His lawyer says he is an innocent patriot who sought to end plundering of resources and bring peace to his mineral-rich region.

Today, judges will decide whether Lubanga becomes the first war crimes suspect sent for trial at the International Criminal Court, the world's first permanent war crimes tribunal.

"We believe it will be approved and then we're going to have a trial in the second part of 2007," said the court's top prosecutor, Luis Moreno-Ocampo.

Lubanga faces three charges of recruiting and using child soldiers in a conflict in the Ituri region of eastern Congo in 2002-2003. He faces a maximum life sentence if sent to trial and convicted.

His Belgian attorney, Jean Flamme, said Lubanga was a man of peace who upset the Congolese government and opponents in neighboring Uganda by advocating sharing Congo's mineral wealth.

Lubanga, the former leader of the Union of Congolese Patriots, was arrested in March 2005 by authorities in Kinshasa as part of a crackdown aimed at restoring order to Ituri in the aftermath of the slaying and mutilation of nine U.N. peacekeepers there.
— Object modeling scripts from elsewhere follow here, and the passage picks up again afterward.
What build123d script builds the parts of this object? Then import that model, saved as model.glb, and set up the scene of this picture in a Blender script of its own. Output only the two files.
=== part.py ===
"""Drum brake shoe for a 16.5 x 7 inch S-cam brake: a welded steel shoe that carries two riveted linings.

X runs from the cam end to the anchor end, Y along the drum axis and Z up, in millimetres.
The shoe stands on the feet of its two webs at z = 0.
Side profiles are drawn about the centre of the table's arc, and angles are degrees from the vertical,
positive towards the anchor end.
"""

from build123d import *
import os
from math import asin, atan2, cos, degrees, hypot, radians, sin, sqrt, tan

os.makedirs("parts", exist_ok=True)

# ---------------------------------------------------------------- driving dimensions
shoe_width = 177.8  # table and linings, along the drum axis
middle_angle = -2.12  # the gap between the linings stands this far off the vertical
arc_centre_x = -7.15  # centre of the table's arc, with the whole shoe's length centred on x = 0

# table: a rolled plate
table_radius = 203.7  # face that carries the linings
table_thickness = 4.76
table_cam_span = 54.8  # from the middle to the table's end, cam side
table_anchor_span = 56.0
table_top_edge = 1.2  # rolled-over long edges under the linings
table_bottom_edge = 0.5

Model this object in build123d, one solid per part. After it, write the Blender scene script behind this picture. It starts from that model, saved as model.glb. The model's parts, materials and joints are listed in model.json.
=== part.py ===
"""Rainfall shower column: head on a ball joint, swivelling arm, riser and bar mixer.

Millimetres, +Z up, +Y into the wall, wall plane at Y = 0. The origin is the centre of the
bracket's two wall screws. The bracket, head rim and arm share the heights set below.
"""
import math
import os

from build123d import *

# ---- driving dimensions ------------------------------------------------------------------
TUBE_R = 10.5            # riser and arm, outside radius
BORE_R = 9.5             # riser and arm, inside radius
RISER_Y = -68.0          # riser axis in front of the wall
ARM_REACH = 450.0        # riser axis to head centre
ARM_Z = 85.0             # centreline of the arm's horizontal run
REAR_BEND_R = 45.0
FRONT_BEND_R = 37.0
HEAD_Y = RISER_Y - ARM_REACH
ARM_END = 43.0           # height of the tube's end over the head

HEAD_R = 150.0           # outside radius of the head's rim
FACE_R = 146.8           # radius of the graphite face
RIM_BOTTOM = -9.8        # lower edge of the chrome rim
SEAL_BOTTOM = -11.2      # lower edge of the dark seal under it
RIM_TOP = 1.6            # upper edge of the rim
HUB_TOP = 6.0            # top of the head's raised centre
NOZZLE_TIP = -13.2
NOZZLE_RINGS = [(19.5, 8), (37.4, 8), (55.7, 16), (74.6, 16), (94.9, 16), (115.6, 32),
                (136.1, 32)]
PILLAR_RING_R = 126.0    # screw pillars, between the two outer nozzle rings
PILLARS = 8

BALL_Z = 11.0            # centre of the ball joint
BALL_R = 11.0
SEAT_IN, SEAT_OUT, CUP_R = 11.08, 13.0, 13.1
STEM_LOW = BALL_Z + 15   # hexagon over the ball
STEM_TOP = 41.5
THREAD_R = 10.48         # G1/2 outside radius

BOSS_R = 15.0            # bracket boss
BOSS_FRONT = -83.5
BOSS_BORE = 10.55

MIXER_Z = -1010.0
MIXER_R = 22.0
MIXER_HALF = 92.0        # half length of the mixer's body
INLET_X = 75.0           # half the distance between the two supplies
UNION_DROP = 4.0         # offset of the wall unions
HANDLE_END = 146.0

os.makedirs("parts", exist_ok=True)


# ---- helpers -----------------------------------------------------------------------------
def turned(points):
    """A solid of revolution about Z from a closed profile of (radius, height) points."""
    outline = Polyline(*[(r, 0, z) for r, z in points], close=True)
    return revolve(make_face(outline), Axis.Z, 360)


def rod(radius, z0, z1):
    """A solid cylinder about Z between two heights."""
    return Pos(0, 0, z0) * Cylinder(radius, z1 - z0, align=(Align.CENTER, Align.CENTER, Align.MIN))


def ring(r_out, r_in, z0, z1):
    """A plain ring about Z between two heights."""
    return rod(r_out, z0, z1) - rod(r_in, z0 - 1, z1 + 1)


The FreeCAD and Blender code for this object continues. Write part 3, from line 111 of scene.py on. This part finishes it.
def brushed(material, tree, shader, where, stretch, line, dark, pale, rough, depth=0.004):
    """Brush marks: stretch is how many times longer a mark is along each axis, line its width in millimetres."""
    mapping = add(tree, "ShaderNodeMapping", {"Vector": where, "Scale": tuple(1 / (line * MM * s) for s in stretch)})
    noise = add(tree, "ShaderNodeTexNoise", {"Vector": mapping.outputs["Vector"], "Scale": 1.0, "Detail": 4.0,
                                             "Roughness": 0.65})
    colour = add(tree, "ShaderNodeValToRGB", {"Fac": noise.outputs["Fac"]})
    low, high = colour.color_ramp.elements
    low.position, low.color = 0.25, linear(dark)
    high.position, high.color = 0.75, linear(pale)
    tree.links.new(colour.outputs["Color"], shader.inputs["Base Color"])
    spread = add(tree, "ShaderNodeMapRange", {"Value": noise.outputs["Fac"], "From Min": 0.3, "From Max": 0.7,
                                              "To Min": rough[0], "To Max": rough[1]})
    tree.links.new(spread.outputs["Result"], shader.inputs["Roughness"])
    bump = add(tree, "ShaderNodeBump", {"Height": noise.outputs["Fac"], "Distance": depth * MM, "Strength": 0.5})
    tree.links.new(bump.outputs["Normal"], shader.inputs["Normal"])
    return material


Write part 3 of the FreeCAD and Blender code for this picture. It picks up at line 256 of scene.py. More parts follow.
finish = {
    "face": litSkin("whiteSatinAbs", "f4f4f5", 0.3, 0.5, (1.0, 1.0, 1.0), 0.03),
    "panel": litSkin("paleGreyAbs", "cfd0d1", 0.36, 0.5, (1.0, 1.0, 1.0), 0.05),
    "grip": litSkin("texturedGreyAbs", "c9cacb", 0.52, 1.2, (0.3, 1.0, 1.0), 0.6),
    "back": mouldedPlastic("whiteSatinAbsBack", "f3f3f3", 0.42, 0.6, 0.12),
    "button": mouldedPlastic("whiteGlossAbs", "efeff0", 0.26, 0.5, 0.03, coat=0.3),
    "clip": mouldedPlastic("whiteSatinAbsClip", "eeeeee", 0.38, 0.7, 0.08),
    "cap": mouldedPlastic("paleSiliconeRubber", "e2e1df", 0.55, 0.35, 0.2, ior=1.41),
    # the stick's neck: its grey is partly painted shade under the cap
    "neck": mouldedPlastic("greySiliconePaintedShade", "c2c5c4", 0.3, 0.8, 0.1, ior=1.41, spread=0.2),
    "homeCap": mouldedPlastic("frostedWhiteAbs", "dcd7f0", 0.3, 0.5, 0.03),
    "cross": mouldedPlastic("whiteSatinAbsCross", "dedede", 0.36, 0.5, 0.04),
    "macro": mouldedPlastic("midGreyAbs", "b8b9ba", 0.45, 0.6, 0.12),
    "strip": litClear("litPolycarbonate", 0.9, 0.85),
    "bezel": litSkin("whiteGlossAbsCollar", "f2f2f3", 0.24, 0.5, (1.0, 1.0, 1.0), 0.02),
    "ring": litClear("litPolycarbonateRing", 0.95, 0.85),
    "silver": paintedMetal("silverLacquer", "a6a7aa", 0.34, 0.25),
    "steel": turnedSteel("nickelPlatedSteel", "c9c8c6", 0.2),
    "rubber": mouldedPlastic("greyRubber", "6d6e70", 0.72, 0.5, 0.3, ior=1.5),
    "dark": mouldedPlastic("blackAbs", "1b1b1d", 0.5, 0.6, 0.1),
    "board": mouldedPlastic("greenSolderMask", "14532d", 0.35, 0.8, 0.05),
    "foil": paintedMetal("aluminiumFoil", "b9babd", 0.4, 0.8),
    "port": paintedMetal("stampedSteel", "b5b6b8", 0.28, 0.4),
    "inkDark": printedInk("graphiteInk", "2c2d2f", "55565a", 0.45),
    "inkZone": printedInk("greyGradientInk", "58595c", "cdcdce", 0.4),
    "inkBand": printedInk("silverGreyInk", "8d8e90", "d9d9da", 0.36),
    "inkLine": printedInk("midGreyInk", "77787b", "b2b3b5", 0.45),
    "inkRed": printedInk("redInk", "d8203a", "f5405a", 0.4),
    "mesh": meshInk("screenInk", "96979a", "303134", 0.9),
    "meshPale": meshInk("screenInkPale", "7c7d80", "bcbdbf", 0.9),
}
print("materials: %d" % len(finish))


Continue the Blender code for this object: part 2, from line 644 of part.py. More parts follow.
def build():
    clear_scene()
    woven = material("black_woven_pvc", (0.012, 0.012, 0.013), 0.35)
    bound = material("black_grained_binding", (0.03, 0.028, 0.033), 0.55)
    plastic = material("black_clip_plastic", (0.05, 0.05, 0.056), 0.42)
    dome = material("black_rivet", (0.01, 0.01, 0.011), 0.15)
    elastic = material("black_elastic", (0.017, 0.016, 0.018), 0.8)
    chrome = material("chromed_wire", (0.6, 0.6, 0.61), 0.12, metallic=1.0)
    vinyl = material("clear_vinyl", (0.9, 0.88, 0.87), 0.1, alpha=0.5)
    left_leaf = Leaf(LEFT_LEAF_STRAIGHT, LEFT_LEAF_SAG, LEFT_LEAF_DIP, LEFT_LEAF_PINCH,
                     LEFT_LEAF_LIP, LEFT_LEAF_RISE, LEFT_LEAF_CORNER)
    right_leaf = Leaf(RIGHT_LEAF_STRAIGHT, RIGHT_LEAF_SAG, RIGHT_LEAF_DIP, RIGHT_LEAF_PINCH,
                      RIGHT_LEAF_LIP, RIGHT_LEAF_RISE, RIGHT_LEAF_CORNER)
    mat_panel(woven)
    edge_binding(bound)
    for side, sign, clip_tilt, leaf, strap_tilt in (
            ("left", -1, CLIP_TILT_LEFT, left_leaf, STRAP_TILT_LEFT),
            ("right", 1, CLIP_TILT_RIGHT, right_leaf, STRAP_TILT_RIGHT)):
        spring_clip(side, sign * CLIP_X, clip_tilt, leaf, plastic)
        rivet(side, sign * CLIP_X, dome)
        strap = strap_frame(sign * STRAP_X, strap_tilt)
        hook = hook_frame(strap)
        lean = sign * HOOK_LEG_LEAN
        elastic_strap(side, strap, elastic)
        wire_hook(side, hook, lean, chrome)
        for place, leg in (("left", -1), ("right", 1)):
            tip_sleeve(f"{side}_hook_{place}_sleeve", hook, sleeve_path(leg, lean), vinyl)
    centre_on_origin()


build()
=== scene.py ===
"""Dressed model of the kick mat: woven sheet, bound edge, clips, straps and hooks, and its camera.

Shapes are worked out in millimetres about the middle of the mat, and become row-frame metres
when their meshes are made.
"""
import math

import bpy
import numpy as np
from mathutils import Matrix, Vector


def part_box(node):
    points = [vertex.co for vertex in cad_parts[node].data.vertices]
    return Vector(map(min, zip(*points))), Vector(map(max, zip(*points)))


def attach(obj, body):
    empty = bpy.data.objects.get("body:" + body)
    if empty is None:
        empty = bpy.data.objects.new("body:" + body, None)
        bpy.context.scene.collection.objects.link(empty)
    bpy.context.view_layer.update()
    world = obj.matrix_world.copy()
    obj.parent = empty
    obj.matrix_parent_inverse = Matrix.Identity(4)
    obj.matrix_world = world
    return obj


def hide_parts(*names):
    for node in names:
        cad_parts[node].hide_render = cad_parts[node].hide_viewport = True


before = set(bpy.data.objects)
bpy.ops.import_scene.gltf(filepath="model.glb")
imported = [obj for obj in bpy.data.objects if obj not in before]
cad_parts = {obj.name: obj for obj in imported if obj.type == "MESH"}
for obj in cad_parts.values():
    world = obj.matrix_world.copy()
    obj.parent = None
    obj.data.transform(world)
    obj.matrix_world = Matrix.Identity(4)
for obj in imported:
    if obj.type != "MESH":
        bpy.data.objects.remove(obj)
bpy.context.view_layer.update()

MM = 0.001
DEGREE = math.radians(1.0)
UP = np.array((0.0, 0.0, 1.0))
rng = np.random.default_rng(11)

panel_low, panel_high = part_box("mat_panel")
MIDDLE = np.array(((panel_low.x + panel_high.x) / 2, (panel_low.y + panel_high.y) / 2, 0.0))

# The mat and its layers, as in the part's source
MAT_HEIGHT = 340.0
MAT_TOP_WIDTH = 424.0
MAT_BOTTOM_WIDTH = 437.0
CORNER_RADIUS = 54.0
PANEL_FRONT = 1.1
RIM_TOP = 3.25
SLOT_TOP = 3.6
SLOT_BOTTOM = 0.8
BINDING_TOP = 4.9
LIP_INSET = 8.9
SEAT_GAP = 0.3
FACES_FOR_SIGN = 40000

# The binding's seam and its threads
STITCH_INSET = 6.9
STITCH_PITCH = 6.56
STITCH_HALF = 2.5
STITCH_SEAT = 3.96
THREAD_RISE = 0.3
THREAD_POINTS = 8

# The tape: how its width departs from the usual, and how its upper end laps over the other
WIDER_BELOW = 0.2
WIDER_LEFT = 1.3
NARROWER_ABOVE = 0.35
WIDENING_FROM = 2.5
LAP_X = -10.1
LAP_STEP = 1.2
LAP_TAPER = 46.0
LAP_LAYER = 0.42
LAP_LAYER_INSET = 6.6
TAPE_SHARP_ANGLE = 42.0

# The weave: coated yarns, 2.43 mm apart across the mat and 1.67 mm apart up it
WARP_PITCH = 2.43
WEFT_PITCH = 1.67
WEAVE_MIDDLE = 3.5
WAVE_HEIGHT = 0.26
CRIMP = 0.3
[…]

A rival warlord has been arrested in Congo and charged in the peacekeeper killings.

Lubanga is the only suspect in the custody of the world court, which was established in 2002.

He also is the first person to be charged at an international court with using child soldiers and prosecutors intend the case to send a message around the world that arming and using children to wage wars will not be tolerated.

Thousands of people were killed in fighting that continued in Ituri even after the country's 1998-2002 civil war ended.

The judges will decide whether to confirm charges against Lubanga and order him to stand trial based on a preliminary hearing of evidence in November.